■ Task instructions: Please give the listing again, word for word, with nothing left out.

■ Given data:
----------------
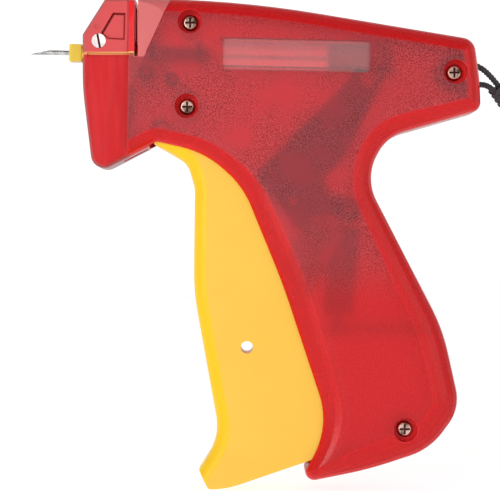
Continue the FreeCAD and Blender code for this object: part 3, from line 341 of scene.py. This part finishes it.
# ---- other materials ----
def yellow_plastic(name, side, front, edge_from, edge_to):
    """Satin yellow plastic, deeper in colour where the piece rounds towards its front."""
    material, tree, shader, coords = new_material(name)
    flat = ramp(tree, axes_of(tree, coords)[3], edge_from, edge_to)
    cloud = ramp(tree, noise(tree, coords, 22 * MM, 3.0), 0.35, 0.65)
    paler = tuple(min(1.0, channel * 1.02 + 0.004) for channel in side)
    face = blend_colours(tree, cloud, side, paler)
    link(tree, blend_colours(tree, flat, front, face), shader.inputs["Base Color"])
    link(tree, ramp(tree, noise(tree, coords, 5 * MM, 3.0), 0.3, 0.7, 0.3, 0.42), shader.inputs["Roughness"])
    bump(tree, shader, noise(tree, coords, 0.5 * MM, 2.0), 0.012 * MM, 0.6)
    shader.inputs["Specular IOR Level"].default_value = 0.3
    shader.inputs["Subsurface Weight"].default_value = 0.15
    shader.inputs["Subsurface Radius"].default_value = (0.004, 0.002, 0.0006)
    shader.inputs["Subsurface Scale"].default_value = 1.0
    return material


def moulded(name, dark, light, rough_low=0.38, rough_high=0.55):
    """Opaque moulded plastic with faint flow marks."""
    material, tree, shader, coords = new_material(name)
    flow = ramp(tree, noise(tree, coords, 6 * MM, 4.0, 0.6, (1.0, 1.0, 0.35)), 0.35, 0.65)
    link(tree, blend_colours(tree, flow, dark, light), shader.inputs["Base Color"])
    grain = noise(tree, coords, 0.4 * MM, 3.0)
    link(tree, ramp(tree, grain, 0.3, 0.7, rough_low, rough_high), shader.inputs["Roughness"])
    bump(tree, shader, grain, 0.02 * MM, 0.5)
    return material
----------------
■ Written solution:
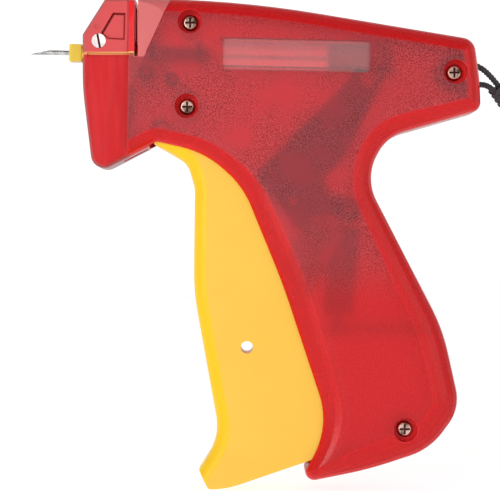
Continue the FreeCAD and Blender code for this object: part 3, from line 341 of scene.py. This part finishes it.
# ---- other materials ----
def yellow_plastic(name, side, front, edge_from, edge_to):
    """Satin yellow plastic, deeper in colour where the piece rounds towards its front."""
    material, tree, shader, coords = new_material(name)
    flat = ramp(tree, axes_of(tree, coords)[3], edge_from, edge_to)
    cloud = ramp(tree, noise(tree, coords, 22 * MM, 3.0), 0.35, 0.65)
    paler = tuple(min(1.0, channel * 1.02 + 0.004) for channel in side)
    face = blend_colours(tree, cloud, side, paler)
    link(tree, blend_colours(tree, flat, front, face), shader.inputs["Base Color"])
    link(tree, ramp(tree, noise(tree, coords, 5 * MM, 3.0), 0.3, 0.7, 0.3, 0.42), shader.inputs["Roughness"])
    bump(tree, shader, noise(tree, coords, 0.5 * MM, 2.0), 0.012 * MM, 0.6)
    shader.inputs["Specular IOR Level"].default_value = 0.3
    shader.inputs["Subsurface Weight"].default_value = 0.15
    shader.inputs["Subsurface Radius"].default_value = (0.004, 0.002, 0.0006)
    shader.inputs["Subsurface Scale"].default_value = 1.0
    return material


def moulded(name, dark, light, rough_low=0.38, rough_high=0.55):
    """Opaque moulded plastic with faint flow marks."""
    material, tree, shader, coords = new_material(name)
    flow = ramp(tree, noise(tree, coords, 6 * MM, 4.0, 0.6, (1.0, 1.0, 0.35)), 0.35, 0.65)
    link(tree, blend_colours(tree, flow, dark, light), shader.inputs["Base Color"])
    grain = noise(tree, coords, 0.4 * MM, 3.0)
    link(tree, ramp(tree, grain, 0.3, 0.7, rough_low, rough_high), shader.inputs["Roughness"])
    bump(tree, shader, grain, 0.02 * MM, 0.5)
    return material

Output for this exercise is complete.